Secondly, and related to this, Tbilisi will have to make a clear and difficult choice in any renewed war between Baku and Yerevan. Georgia has no interest in spoiling its ties with Yerevan, and has expressed interest in defence co-operation (for instance, on upgrading Armenian tanks in a Georgian plant). But these links cause friction with Azerbaijan, with whom Georgia has a close economic and political relationship. Georgia relies on Azerbaijan for its own gas supplies and for the transit of Azeri gas and oil through the BTC and BTE pipelines, which bring in vital transit fees for Georgia’s struggling economy. Supporting Armenia could lead Baku (in the name of ‘energy security’) to re-route its gas and oil flows through Russia. It therefore seems likely that Georgia would support Azerbaijan, perhaps closing its border with Armenia and leaving the country almost entirely isolated from the outside world.
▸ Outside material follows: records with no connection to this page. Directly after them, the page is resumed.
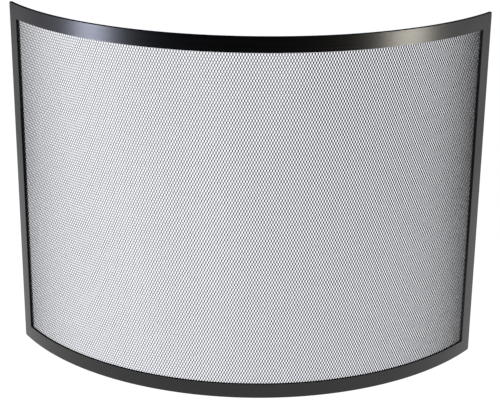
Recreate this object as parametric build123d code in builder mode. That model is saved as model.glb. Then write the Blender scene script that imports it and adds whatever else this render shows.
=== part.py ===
from build123d import *
from math import asin, cos, degrees, radians, sin, sqrt
import os

# Bow-front fireplace screen: a welded frame of flat steel bar, rolled to one arc in plan,
# with a panel of fine expanded metal clamped behind it by four screwed strips.
# Millimetres, +Z up. The middle of the bow faces -Y, the hearth side faces +Y, and the
# origin is on the floor at the middle of the footprint.

# Driving sizes
SCREEN_HEIGHT = 460.0
SCREEN_WIDTH = 600.0  # straight across, between the outer front corners
BOW_DEPTH = 160.0  # how far the corners stand behind the middle of the bow

BAR_WIDTH = 19.0
BAR_THICKNESS = 3.2
BAR_EDGE_RADIUS = 0.8  # eased edge round the outside of the frame's front
TOP_CORNER_RADIUS = 1.5  # the two upper outer corners of the frame
FOOT_CORNER_RADIUS = 3.0  # the two lower ones

MESH_THICKNESS = 1.5  # over the tilted strands
MESH_SETBACK = 5.0  # from the outside of the frame to the cut edge of the mesh

STRIP_WIDTH = 12.0
STRIP_THICKNESS = 1.2
STRIP_SETBACK = 4.5
STRIP_GAP = 0.5  # between the ends of neighbouring strips

SCREW_DIAMETER = 3.0
SCREW_BITE = 2.2  # length of thread in the bar
SCREW_HEAD_DIAMETER = 5.6
SCREW_HEAD_HEIGHT = 1.7
SCREW_HEAD_ROUND = 0.7
SCREW_SOCKET_WIDTH = 2.0  # hexagon, across its flats
SCREW_SOCKET_DEPTH = 0.9
SCREWS_PER_RAIL = 6
SCREWS_PER_STILE = 3
TAPPED_HOLE_DEPTH = 2.6
CLEARANCE_HOLE_DIAMETER = 3.4
DRILL_START = 0.5  # how far off the surface each drill starts and each through hole ends
ON_OUTLINE = 0.001  # how near an edge is to the outline when it is part of it

# The arc, seen from above
BOW_RADIUS = (SCREEN_WIDTH**2 / 4 + BOW_DEPTH**2) / (2 * BOW_DEPTH)
HALF_ANGLE = degrees(asin(SCREEN_WIDTH / 2 / BOW_RADIUS))
BAR_REAR_RADIUS = BOW_RADIUS - BAR_THICKNESS
MESH_REAR_RADIUS = BAR_REAR_RADIUS - MESH_THICKNESS
STRIP_REAR_RADIUS = MESH_REAR_RADIUS - STRIP_THICKNESS
ARC_CENTRE_Y = (BOW_RADIUS + BAR_REAR_RADIUS * cos(radians(HALF_ANGLE))) / 2

# A flat screw head sits on the concave strip by its rim
SCREW_SEAT_RADIUS = sqrt(STRIP_REAR_RADIUS**2 - (SCREW_HEAD_DIAMETER / 2) ** 2)


def angle_of(length):
    """Degrees that a length along the front of the frame takes up at the arc's centre."""
    return degrees(length / BOW_RADIUS)


def on_arc(radius, angle):
    """The plan position at an angle from the middle of the bow, positive towards +X."""
    return (
        radius * sin(radians(angle)),
        ARC_CENTRE_Y - radius * cos(radians(angle)),
    )


def curved_wall(front_radius, rear_radius, start, end):
    """The plan of a wall that follows the bow from one angle to another, as a face."""
    middle = (start + end) / 2
    with BuildLine() as outline:
        ThreePointArc(
            on_arc(front_radius, start),
            on_arc(front_radius, middle),
            on_arc(front_radius, end),
        )
        Line(on_arc(front_radius, end), on_arc(rear_radius, end))
        ThreePointArc(
            on_arc(rear_radius, end),
            on_arc(rear_radius, middle),
            on_arc(rear_radius, start),
        )
        Line(on_arc(rear_radius, start), on_arc(front_radius, start))
    make_face(outline.edges())


def inward_plane(radius, angle, height):
    """A plane square to the bow, with its normal towards the arc's centre."""
    along = (cos(radians(angle)), sin(radians(angle)), 0)
    inward = (-sin(radians(angle)), cos(radians(angle)), 0)
    return Plane(origin=(*on_arc(radius, angle), height), x_dir=along, z_dir=inward)


def mitre_plane(side, corner_height, rise):
    """The weld plane at a corner of the frame. Its normal points half along the rail,
    away from the corner on that side, and half up or down, as rise is 1 or -1."""
    away = (-side * cos(radians(HALF_ANGLE)), -sin(radians(HALF_ANGLE)), rise)
    corner = (*on_arc(BOW_RADIUS, side * HALF_ANGLE), corner_height)
    return Plane(origin=corner, z_dir=away)


# Strips and screws: angles along the bow and heights above the floor
STRIP_MIDDLE = STRIP_SETBACK + STRIP_WIDTH / 2
strip_outer_angle = HALF_ANGLE - angle_of(STRIP_SETBACK)
strip_inner_angle = strip_outer_angle - angle_of(STRIP_WIDTH)
screw_end_angle = HALF_ANGLE - angle_of(STRIP_MIDDLE)
rail_screw_pitch = 2 * screw_end_angle / SCREWS_PER_RAIL
rail_screw_angles = [
    rail_screw_pitch * (i + 0.5) - screw_end_angle for i in range(SCREWS_PER_RAIL)
]
stile_screw_pitch = (SCREEN_HEIGHT - 2 * STRIP_MIDDLE) / SCREWS_PER_STILE
stile_screw_heights = [
    stile_screw_pitch * (i + 0.5) + STRIP_MIDDLE for i in range(SCREWS_PER_STILE)
]
screw_places = {
    "top": [(angle, SCREEN_HEIGHT - STRIP_MIDDLE) for angle in rail_screw_angles],
    "bottom": [(angle, STRIP_MIDDLE) for angle in rail_screw_angles],
    "left": [(-screw_end_angle, height) for height in stile_screw_heights],
    "right": [(screw_end_angle, height) for height in stile_screw_heights],
}


def screw_planes(edge, radius):
    """The planes of the screws along one edge of the frame, at a given radius."""
    return [inward_plane(radius, angle, height) for angle, height in screw_places[edge]]


# The whole frame before it is divided: a curved wall with its window and four corners
window_angle = HALF_ANGLE - angle_of(BAR_WIDTH)
with BuildPart() as frame_blank:
    with BuildSketch(Plane.XY):
        curved_wall(BOW_RADIUS, BAR_REAR_RADIUS, -HALF_ANGLE, HALF_ANGLE)
    extrude(amount=SCREEN_HEIGHT)
    with BuildSketch(Plane.XY.offset(BAR_WIDTH)):
        curved_wall(
            BOW_RADIUS + BAR_THICKNESS,
            BAR_REAR_RADIUS - BAR_THICKNESS,
            -window_angle,
            window_angle,
        )
    extrude(amount=SCREEN_HEIGHT - 2 * BAR_WIDTH, mode=Mode.SUBTRACT)
    for height, radius in ((SCREEN_HEIGHT, TOP_CORNER_RADIUS), (0, FOOT_CORNER_RADIUS)):
        level_edges = frame_blank.edges().filter_by_position(Axis.Z, height, height)
        fillet(level_edges.filter_by(GeomType.LINE), radius=radius)
    front = frame_blank.faces().filter_by(GeomType.CYLINDER).sort_by(SortBy.AREA)[-1]
outline = front.outer_wire()


def on_outline(edge):
    """True for an edge of a bar that runs along the outside of the frame's front."""
    return outline.distance_to(edge @ 0.5) < ON_OUTLINE


# Each bar is the blank between its two weld planes, with its own part of the eased edge
pieces = {}
top_mitres = [mitre_plane(side, SCREEN_HEIGHT, 1) for side in (-1, 1)]
bottom_mitres = [mitre_plane(side, 0, -1) for side in (-1, 1)]
left_mitres = [top_mitres[0], bottom_mitres[0]]
right_mitres = [top_mitres[1], bottom_mitres[1]]
for name, edge, mitres, kept_side in (
    ("top_rail", "top", top_mitres, Keep.TOP),
    ("bottom_rail", "bottom", bottom_mitres, Keep.TOP),
    ("left_stile", "left", left_mitres, Keep.BOTTOM),
    ("right_stile", "right", right_mitres, Keep.BOTTOM),
):
    with BuildPart() as bar:
        add(frame_blank.part)
        for mitre in mitres:
            split(bisect_by=mitre, keep=kept_side)
        fillet(bar.edges().filter_by(on_outline), radius=BAR_EDGE_RADIUS)
        with Locations(*screw_planes(edge, BAR_REAR_RADIUS - DRILL_START)):
            Hole(SCREW_DIAMETER / 2, depth=DRILL_START + TAPPED_HOLE_DEPTH)
    pieces[name] = bar.part

# The mesh panel as a plain sheet of its overall thickness, drilled for every screw
mesh_angle = HALF_ANGLE - angle_of(MESH_SETBACK)
all_screw_planes = [
    plane
    for edge in screw_places
    for plane in screw_planes(edge, MESH_REAR_RADIUS - DRILL_START)
]
with BuildPart() as mesh_panel:
    with BuildSketch(Plane.XY.offset(MESH_SETBACK)):
        curved_wall(BAR_REAR_RADIUS, MESH_REAR_RADIUS, -mesh_angle, mesh_angle)
    extrude(amount=SCREEN_HEIGHT - 2 * MESH_SETBACK)
    with Locations(*all_screw_planes):
        Hole(CLEARANCE_HOLE_DIAMETER / 2, depth=MESH_THICKNESS + 2 * DRILL_START)
pieces["mesh_panel"] = mesh_panel.part

# The strips that clamp the mesh: two along the rails, and two between them
side_strip_base = STRIP_SETBACK + STRIP_WIDTH + STRIP_GAP
side_strip_length = SCREEN_HEIGHT - 2 * side_strip_base
top_strip_base = SCREEN_HEIGHT - STRIP_SETBACK - STRIP_WIDTH
for edge, base, length, start, end in (
    ("top", top_strip_base, STRIP_WIDTH, -strip_outer_angle, strip_outer_angle),
    ("bottom", STRIP_SETBACK, STRIP_WIDTH, -strip_outer_angle, strip_outer_angle),
    ("left", side_strip_base, side_strip_length, -strip_outer_angle, -strip_inner_angle),
    ("right", side_strip_base, side_strip_length, strip_inner_angle, strip_outer_angle),
):
    with BuildPart() as strip:
        with BuildSketch(Plane.XY.offset(base)):
            curved_wall(MESH_REAR_RADIUS, STRIP_REAR_RADIUS, start, end)
        extrude(amount=length)
        with Locations(*screw_planes(edge, STRIP_REAR_RADIUS - DRILL_START)):
            Hole(CLEARANCE_HOLE_DIAMETER / 2, depth=STRIP_THICKNESS + 2 * DRILL_START)
    pieces[edge + "_retaining_strip"] = strip.part

# The screws: button heads with a hexagon socket, one node for each edge of the frame
shank_length = BAR_REAR_RADIUS + SCREW_BITE - SCREW_SEAT_RADIUS
for edge in screw_places:
    seats = screw_planes(edge, SCREW_SEAT_RADIUS)
    head_tops = screw_planes(edge, SCREW_SEAT_RADIUS - SCREW_HEAD_HEIGHT)
    with BuildPart() as screws:
        with BuildSketch(*seats):
            Circle(SCREW_HEAD_DIAMETER / 2)
        extrude(amount=SCREW_HEAD_HEIGHT)
        rims = [
            screws.edges().filter_by(GeomType.CIRCLE).sort_by_distance(plane.origin)[0]
            for plane in head_tops
        ]
        fillet(rims, radius=SCREW_HEAD_ROUND)
        with BuildSketch(*seats):
            Circle(SCREW_DIAMETER / 2)
        extrude(amount=-shank_length)
        with BuildSketch(*head_tops):
            RegularPolygon(SCREW_SOCKET_WIDTH / 2, 6, major_radius=False)
        extrude(amount=-SCREW_SOCKET_DEPTH, mode=Mode.SUBTRACT)
    pieces[edge + "_screws"] = screws.part

os.makedirs("parts", exist_ok=True)
for name, piece in pieces.items():
    piece.label = name
    export_step(piece, "parts/" + name + ".step")
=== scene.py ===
"""A bowed fireplace screen: an expanded-metal mesh in a flat-bar frame, painted satin black.

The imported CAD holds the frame, the strips and the screws. This script puts real
expanded metal in place of the CAD's plain curved mesh panel, paints every piece,
and lights it for one view from the front, a little above.
"""

import math

import bpy
from mathutils import Matrix, Vector


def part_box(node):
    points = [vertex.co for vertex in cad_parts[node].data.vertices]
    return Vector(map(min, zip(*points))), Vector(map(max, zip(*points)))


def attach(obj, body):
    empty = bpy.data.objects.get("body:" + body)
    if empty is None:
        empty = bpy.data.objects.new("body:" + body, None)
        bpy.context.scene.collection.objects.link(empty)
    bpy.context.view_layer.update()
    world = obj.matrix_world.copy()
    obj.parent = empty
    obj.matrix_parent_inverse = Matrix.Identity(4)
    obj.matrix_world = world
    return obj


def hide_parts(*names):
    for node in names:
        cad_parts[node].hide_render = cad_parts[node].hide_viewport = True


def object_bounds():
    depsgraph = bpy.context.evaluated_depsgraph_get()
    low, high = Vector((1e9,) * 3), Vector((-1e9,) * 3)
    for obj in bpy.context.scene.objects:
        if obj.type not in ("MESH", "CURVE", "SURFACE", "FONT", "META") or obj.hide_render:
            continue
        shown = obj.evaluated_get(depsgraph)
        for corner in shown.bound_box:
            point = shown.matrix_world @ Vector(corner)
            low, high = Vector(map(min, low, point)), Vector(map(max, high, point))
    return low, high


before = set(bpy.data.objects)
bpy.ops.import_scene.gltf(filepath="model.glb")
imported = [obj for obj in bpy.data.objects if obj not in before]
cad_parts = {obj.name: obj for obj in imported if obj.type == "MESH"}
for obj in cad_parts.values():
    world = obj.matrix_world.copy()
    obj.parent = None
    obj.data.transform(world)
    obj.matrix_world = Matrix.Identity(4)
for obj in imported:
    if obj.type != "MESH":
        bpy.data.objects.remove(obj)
cad_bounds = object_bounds()

LOW = Vector(cad_bounds[0])
HIGH = Vector(cad_bounds[1])
HEIGHT = HIGH.z - LOW.z

# Expanded metal, in metres. Its strips run up the screen and zigzag between bonds.
SHORT_WAY = 0.0035          # opening pitch round the bow
LONG_WAY = 0.0068           # opening pitch up the screen
STRAND_WIDTH = 0.00080
STRAND_THICKNESS = 0.00050
STRAND_TILT = math.radians(46)   # of a strand's width, from square on the sheet
BOND_SHARE = 0.22           # of the long way that a bond takes up
MESH_BANDS = 5              # upright bands of strips, each one piece

# Camera, in screen heights from the front centre of the foot
CAMERA_RIGHT = 0.204
CAMERA_FORWARD = 3.364
CAMERA_UP = 1.807
CAMERA_PITCH = math.radians(20.36)
CAMERA_YAW = math.radians(3.0)
CAMERA_ROLL = math.radians(0.6)
CAMERA_LENS = 100.6         # mm on a 36 mm sensor

EVEN = (1, 1, 1)            # a noise's stretch, the same along every axis
NOISE_RANGE = (0.3, 0.7)    # where nearly all of a noise texture's values lie

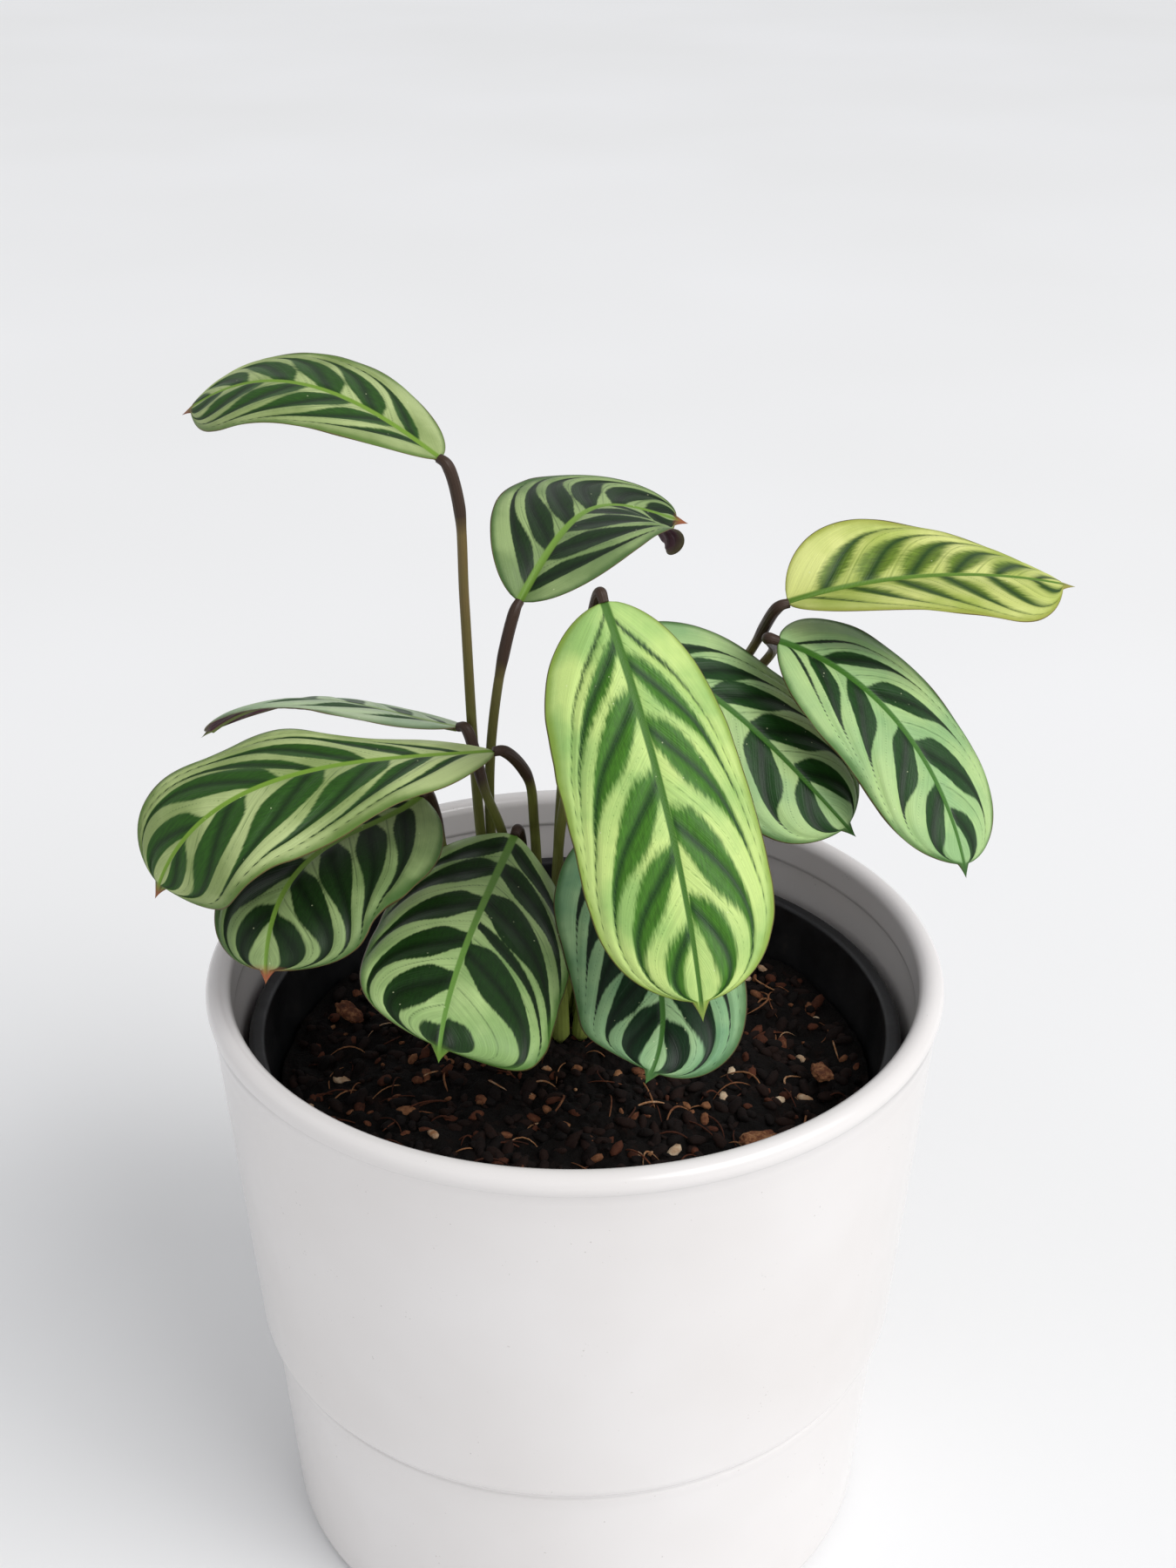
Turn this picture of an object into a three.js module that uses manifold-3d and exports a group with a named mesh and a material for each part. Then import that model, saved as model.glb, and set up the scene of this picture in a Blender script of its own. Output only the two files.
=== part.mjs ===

Even if the rumours of the $800 million arms transfers are false, the Karabakh conflict is incredibly volatile. The military balance between the two sides remains difficult to assess, but its uncertain nature, along with the peace process, has managed to prevent either side from reigniting a major conflict. If Russia really has shipped such a quantity of equipment to Armenia, the prospects for peace are grim. This would raise tensions on the ground and give further weight to hawks in the Azeri defence forces who argue that Azerbaijan’s military is sufficient, and that Baku should strike now to liberate the occupied territories before Armenia can reinforce itself any further. Perhaps even more disastrously, the transfer would fatally damage Moscow’s reputation as an honest broker and would remove the constraining brake of the peace process from a highly dangerous arms race. Nobody – Azerbaijan, Russia, or Armenia - would benefit.